I piped up that she did know something--she knew the topic, and which library it was from. That library is part of our consortium, and thus I could easily search their catalog from my desk for all books on that topic.
This intrigued her, so she came over and we started searching. Nothing familiar showed up in the first page or so of the hundreds of hits in the first few searches. I asked if it was a recent book or something a bit older; she was pretty sure it was from the last couple of years. A few searches and a few more questions later, I'd gotten more about the book--including what she thought might have been part of the title--but still no luck. I did find a few other books on the topic, asked if they were the same sort of book she was looking for, and tried searching for other books with those specific subjects. Still no dice. Then, just in case she had misremembered some element, I started removing bits from the search, slowly broadening out. Once I removed the library and put in some key words from the possible title and subjects, there it was, right there on the first page of hits: Mastering Import & Export Management. I printed out the page for her, and she took it to the reference desk to request it. She was astounded that, given how little we'd started with, that I'd still been able to locate the book for her. Two to three business days later, the book had been shipped to our library and was in her hands.

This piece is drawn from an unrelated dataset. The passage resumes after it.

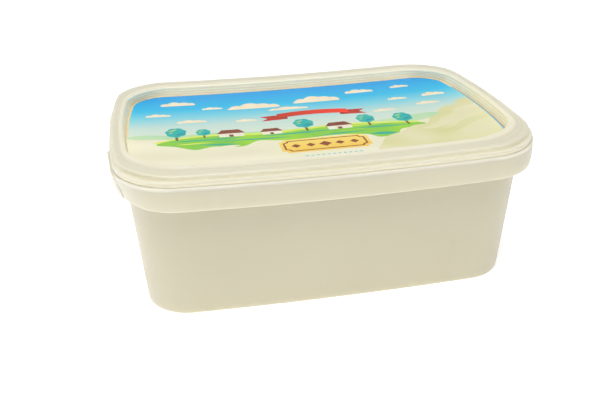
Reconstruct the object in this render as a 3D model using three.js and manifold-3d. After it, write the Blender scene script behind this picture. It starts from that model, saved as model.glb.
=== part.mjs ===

Being able to tease out half-remembered details from someone and find even the most unlikely prospects are all part of the art of the "reference interview"--not something catalogers like myself are normally called on to do, since we don't work directly with the public, but it's nice to use some of what I learned in my master's-level classes on reference services and database searching. (Here you thought being a librarian just required knowing how to shelve books, shush people, tie a hair bun, and find sensible shoes.)
And I got the warm fuzzies from making a co-worker's week.